[Aim of the exercise]
Take the entries below and reproduce them word for word.

Records from a data collection
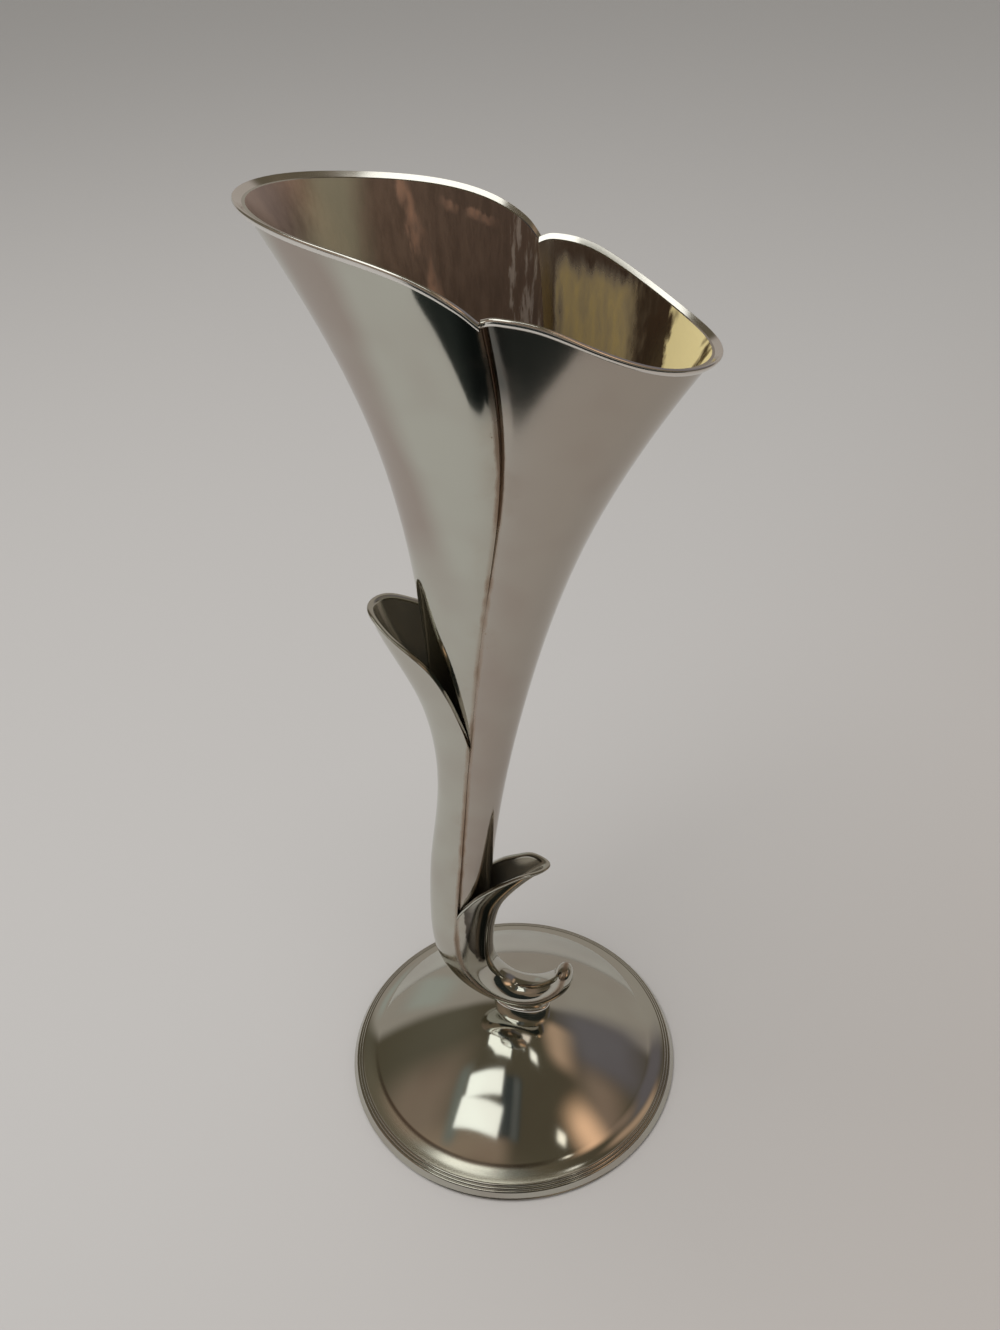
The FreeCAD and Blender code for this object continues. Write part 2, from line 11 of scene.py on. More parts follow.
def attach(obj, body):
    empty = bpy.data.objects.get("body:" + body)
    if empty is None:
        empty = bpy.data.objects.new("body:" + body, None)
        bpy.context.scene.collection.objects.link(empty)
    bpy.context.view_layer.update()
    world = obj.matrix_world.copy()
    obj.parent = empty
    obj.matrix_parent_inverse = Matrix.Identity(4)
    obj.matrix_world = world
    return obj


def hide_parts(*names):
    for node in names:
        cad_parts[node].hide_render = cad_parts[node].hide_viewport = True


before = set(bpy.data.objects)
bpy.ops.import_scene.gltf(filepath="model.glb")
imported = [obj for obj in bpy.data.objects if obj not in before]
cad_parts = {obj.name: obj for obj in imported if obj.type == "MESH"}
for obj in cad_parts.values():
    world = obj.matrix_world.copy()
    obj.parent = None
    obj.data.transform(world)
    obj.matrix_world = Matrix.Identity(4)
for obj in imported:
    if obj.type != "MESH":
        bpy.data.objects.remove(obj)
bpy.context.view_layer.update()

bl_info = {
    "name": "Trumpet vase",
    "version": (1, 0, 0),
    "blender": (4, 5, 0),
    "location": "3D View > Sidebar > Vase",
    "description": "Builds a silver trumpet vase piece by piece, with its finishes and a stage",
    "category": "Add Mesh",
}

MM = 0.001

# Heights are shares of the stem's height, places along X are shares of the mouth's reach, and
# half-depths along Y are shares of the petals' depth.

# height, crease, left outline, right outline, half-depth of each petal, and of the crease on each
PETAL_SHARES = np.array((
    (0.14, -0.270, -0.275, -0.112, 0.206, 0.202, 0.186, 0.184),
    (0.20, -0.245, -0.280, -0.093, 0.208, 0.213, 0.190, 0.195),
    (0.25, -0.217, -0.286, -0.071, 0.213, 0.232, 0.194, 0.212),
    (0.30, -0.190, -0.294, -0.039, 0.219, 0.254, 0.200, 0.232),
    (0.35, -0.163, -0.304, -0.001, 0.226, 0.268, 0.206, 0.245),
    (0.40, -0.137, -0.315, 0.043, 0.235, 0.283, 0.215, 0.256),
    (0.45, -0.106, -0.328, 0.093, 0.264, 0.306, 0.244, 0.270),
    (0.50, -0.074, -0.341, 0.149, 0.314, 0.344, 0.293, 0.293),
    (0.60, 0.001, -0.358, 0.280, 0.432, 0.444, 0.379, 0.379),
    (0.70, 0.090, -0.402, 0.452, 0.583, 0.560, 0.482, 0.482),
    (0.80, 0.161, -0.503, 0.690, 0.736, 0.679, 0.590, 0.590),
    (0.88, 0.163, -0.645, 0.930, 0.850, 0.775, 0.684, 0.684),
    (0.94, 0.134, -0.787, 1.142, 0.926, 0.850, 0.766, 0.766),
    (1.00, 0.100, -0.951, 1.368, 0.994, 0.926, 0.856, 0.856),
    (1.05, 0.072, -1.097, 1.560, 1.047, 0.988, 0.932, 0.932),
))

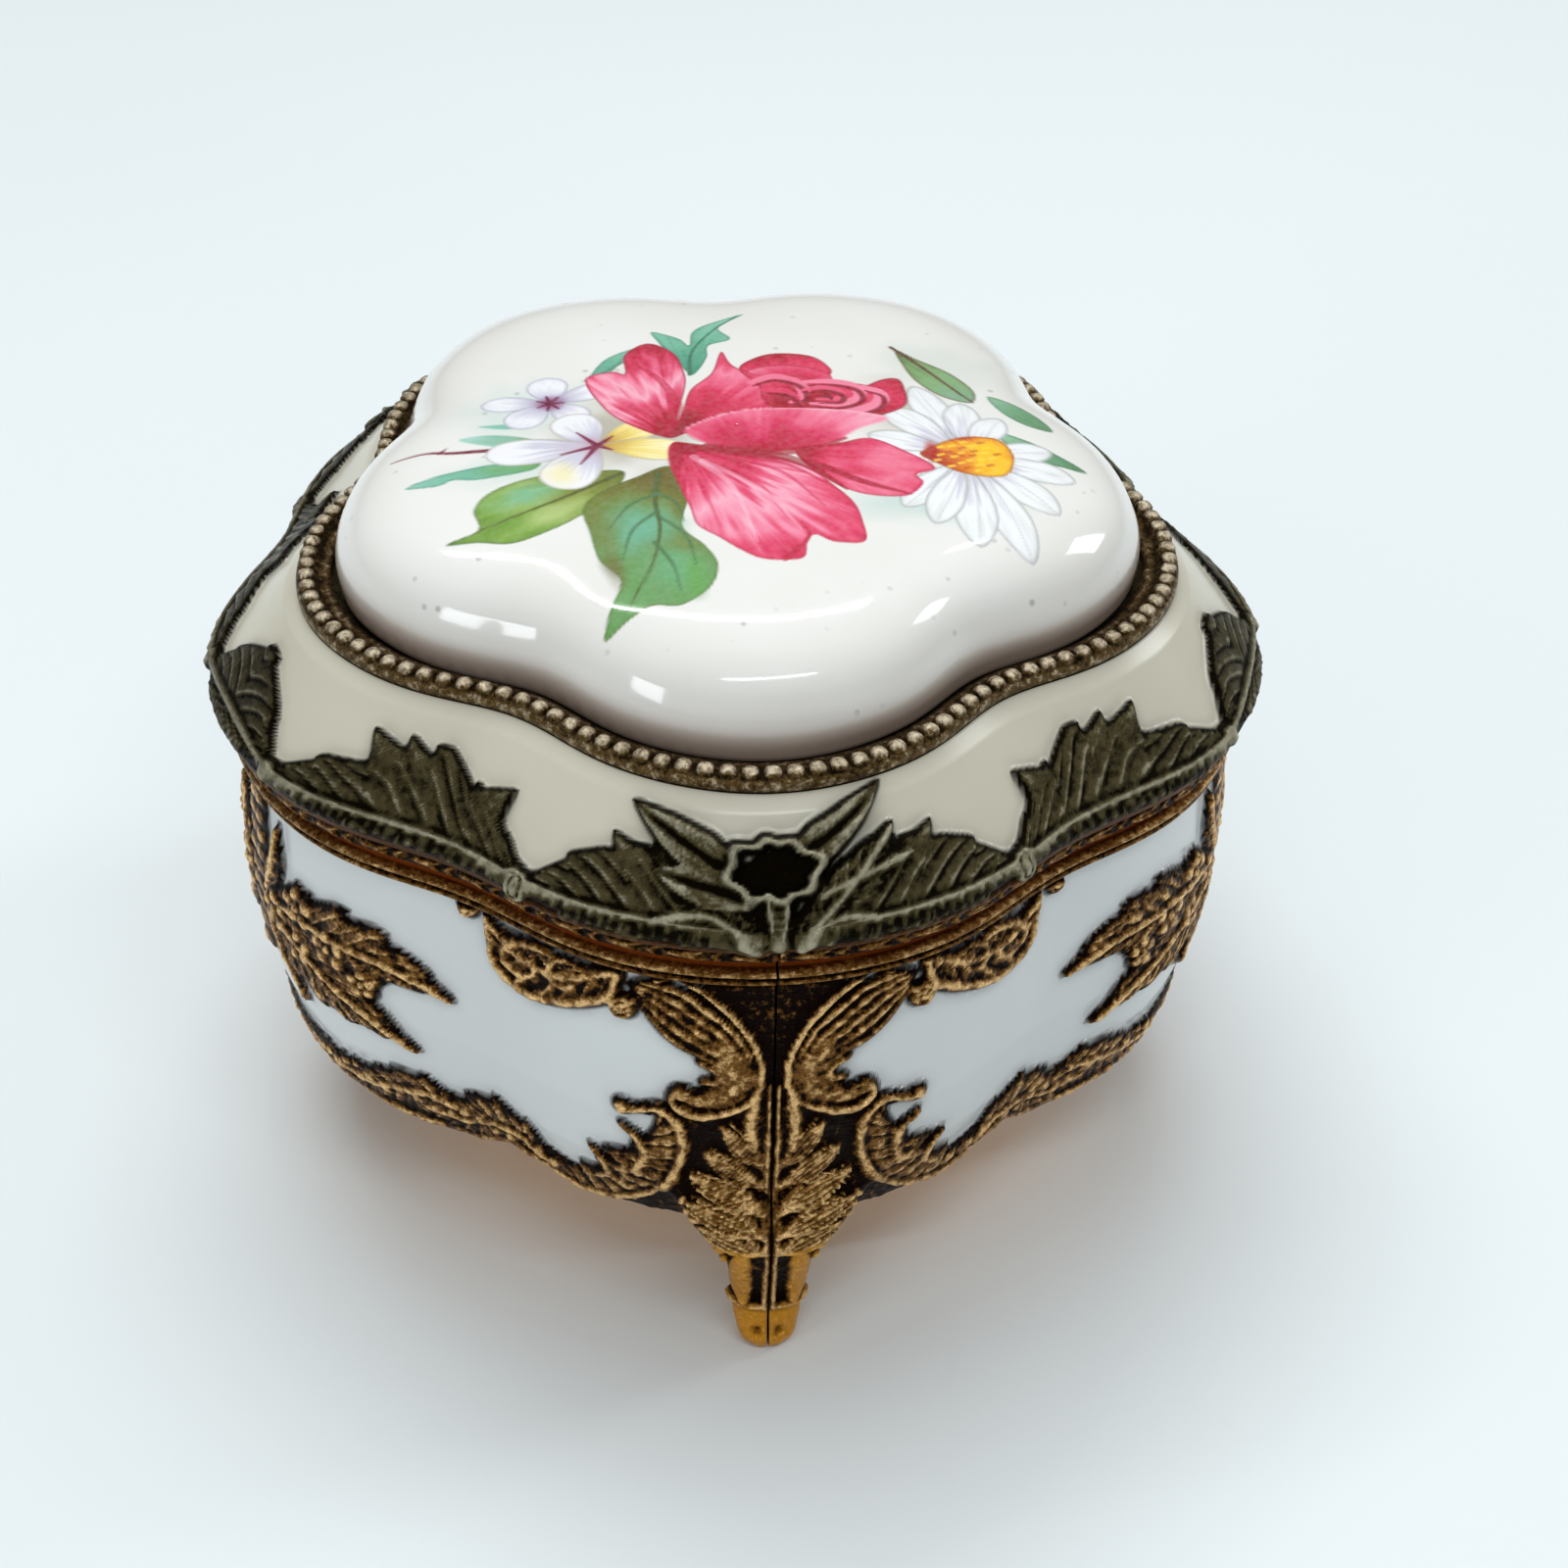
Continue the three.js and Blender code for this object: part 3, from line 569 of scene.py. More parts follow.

[Answer to this task]
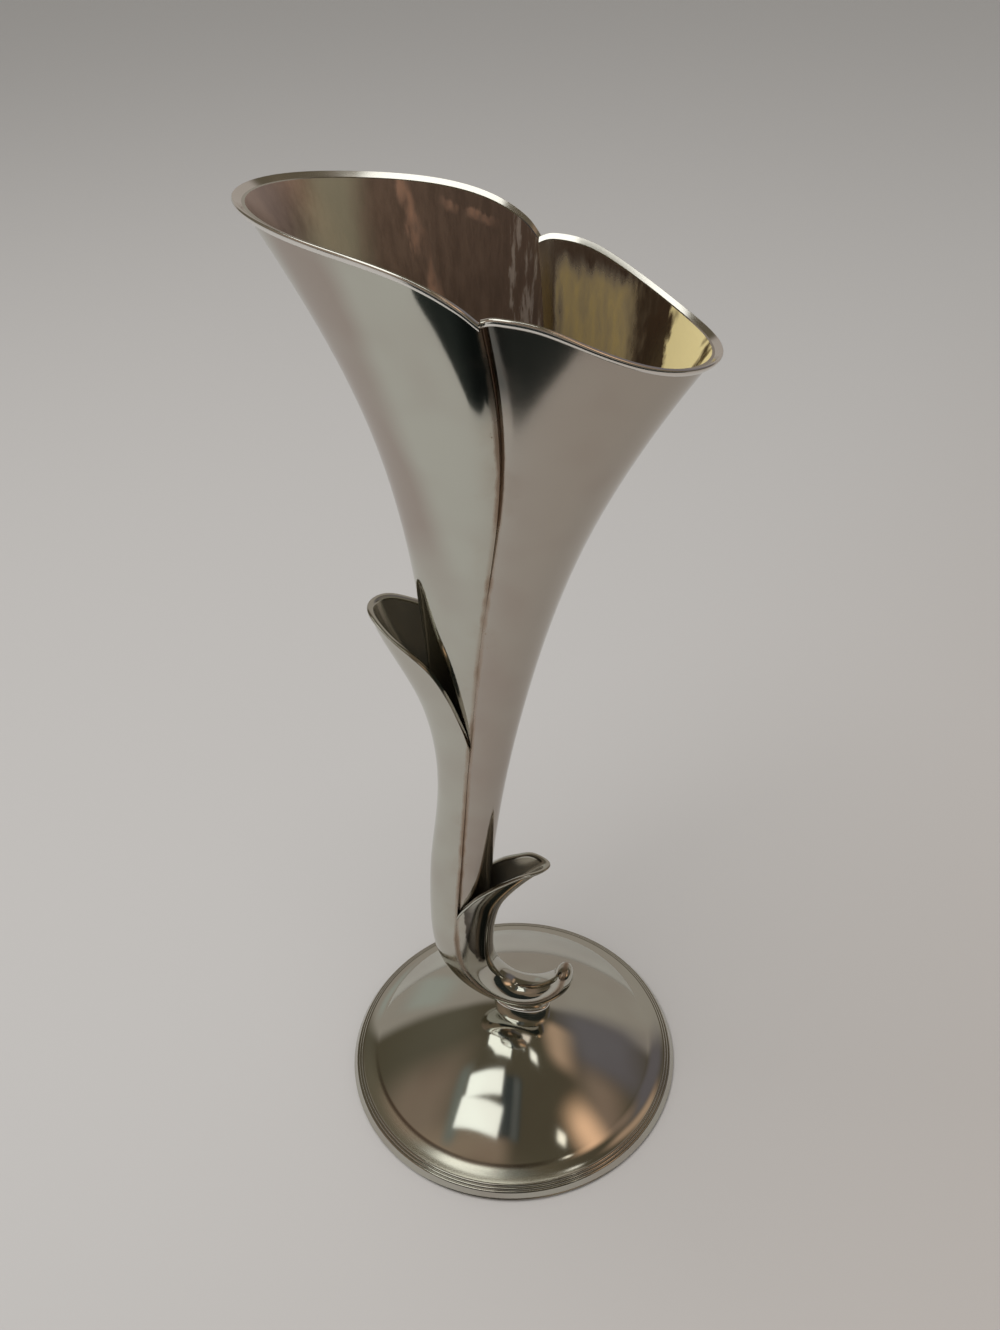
The FreeCAD and Blender code for this object continues. Write part 2, from line 11 of scene.py on. More parts follow.
def attach(obj, body):
    empty = bpy.data.objects.get("body:" + body)
    if empty is None:
        empty = bpy.data.objects.new("body:" + body, None)
        bpy.context.scene.collection.objects.link(empty)
    bpy.context.view_layer.update()
    world = obj.matrix_world.copy()
    obj.parent = empty
    obj.matrix_parent_inverse = Matrix.Identity(4)
    obj.matrix_world = world
    return obj


def hide_parts(*names):
    for node in names:
        cad_parts[node].hide_render = cad_parts[node].hide_viewport = True


before = set(bpy.data.objects)
bpy.ops.import_scene.gltf(filepath="model.glb")
imported = [obj for obj in bpy.data.objects if obj not in before]
cad_parts = {obj.name: obj for obj in imported if obj.type == "MESH"}
for obj in cad_parts.values():
    world = obj.matrix_world.copy()
    obj.parent = None
    obj.data.transform(world)
    obj.matrix_world = Matrix.Identity(4)
for obj in imported:
    if obj.type != "MESH":
        bpy.data.objects.remove(obj)
bpy.context.view_layer.update()

bl_info = {
    "name": "Trumpet vase",
    "version": (1, 0, 0),
    "blender": (4, 5, 0),
    "location": "3D View > Sidebar > Vase",
    "description": "Builds a silver trumpet vase piece by piece, with its finishes and a stage",
    "category": "Add Mesh",
}

MM = 0.001

# Heights are shares of the stem's height, places along X are shares of the mouth's reach, and
# half-depths along Y are shares of the petals' depth.

# height, crease, left outline, right outline, half-depth of each petal, and of the crease on each
PETAL_SHARES = np.array((
    (0.14, -0.270, -0.275, -0.112, 0.206, 0.202, 0.186, 0.184),
    (0.20, -0.245, -0.280, -0.093, 0.208, 0.213, 0.190, 0.195),
    (0.25, -0.217, -0.286, -0.071, 0.213, 0.232, 0.194, 0.212),
    (0.30, -0.190, -0.294, -0.039, 0.219, 0.254, 0.200, 0.232),
    (0.35, -0.163, -0.304, -0.001, 0.226, 0.268, 0.206, 0.245),
    (0.40, -0.137, -0.315, 0.043, 0.235, 0.283, 0.215, 0.256),
    (0.45, -0.106, -0.328, 0.093, 0.264, 0.306, 0.244, 0.270),
    (0.50, -0.074, -0.341, 0.149, 0.314, 0.344, 0.293, 0.293),
    (0.60, 0.001, -0.358, 0.280, 0.432, 0.444, 0.379, 0.379),
    (0.70, 0.090, -0.402, 0.452, 0.583, 0.560, 0.482, 0.482),
    (0.80, 0.161, -0.503, 0.690, 0.736, 0.679, 0.590, 0.590),
    (0.88, 0.163, -0.645, 0.930, 0.850, 0.775, 0.684, 0.684),
    (0.94, 0.134, -0.787, 1.142, 0.926, 0.850, 0.766, 0.766),
    (1.00, 0.100, -0.951, 1.368, 0.994, 0.926, 0.856, 0.856),
    (1.05, 0.072, -1.097, 1.560, 1.047, 0.988, 0.932, 0.932),
))

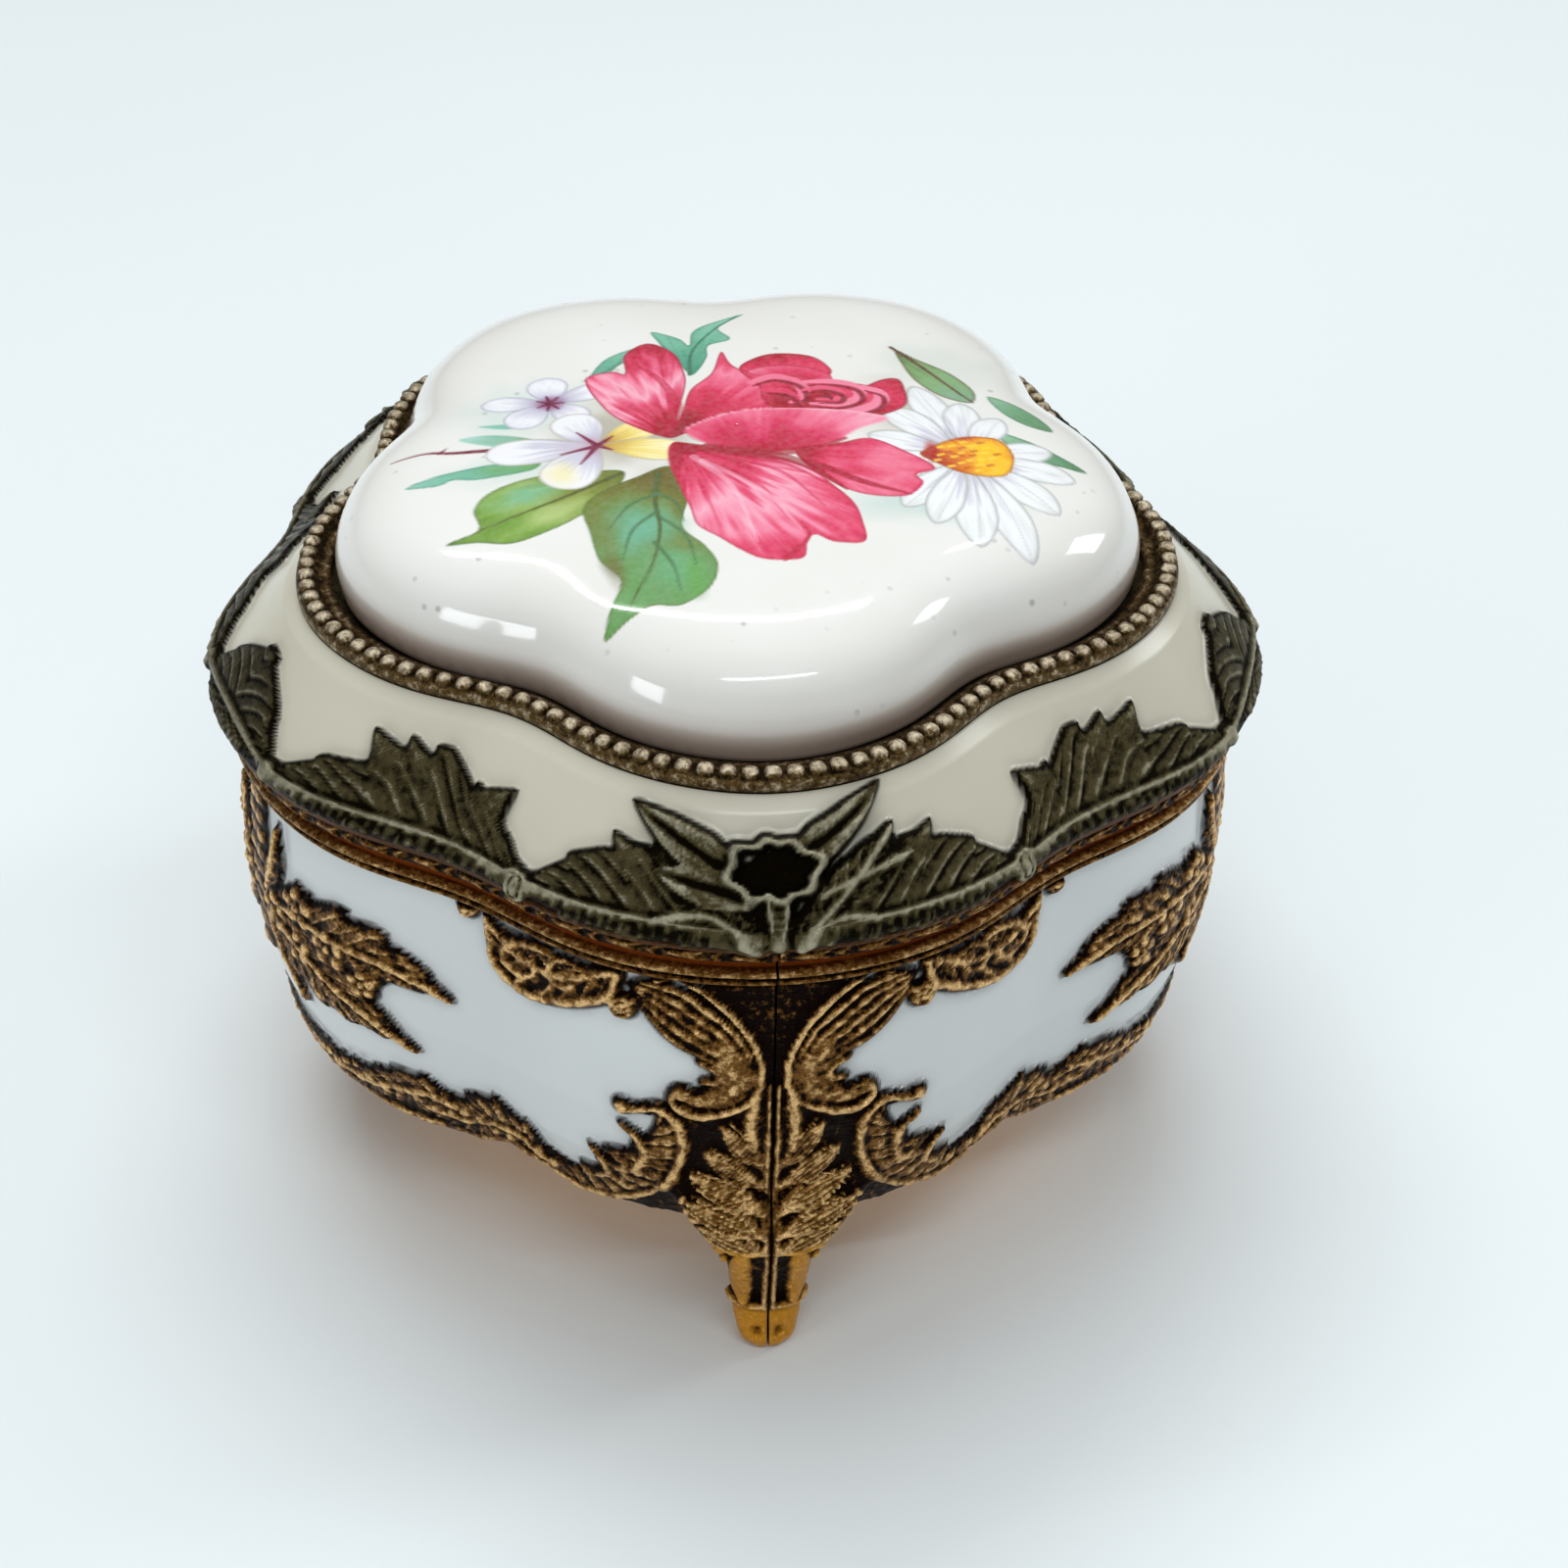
Continue the three.js and Blender code for this object: part 3, from line 569 of scene.py. More parts follow.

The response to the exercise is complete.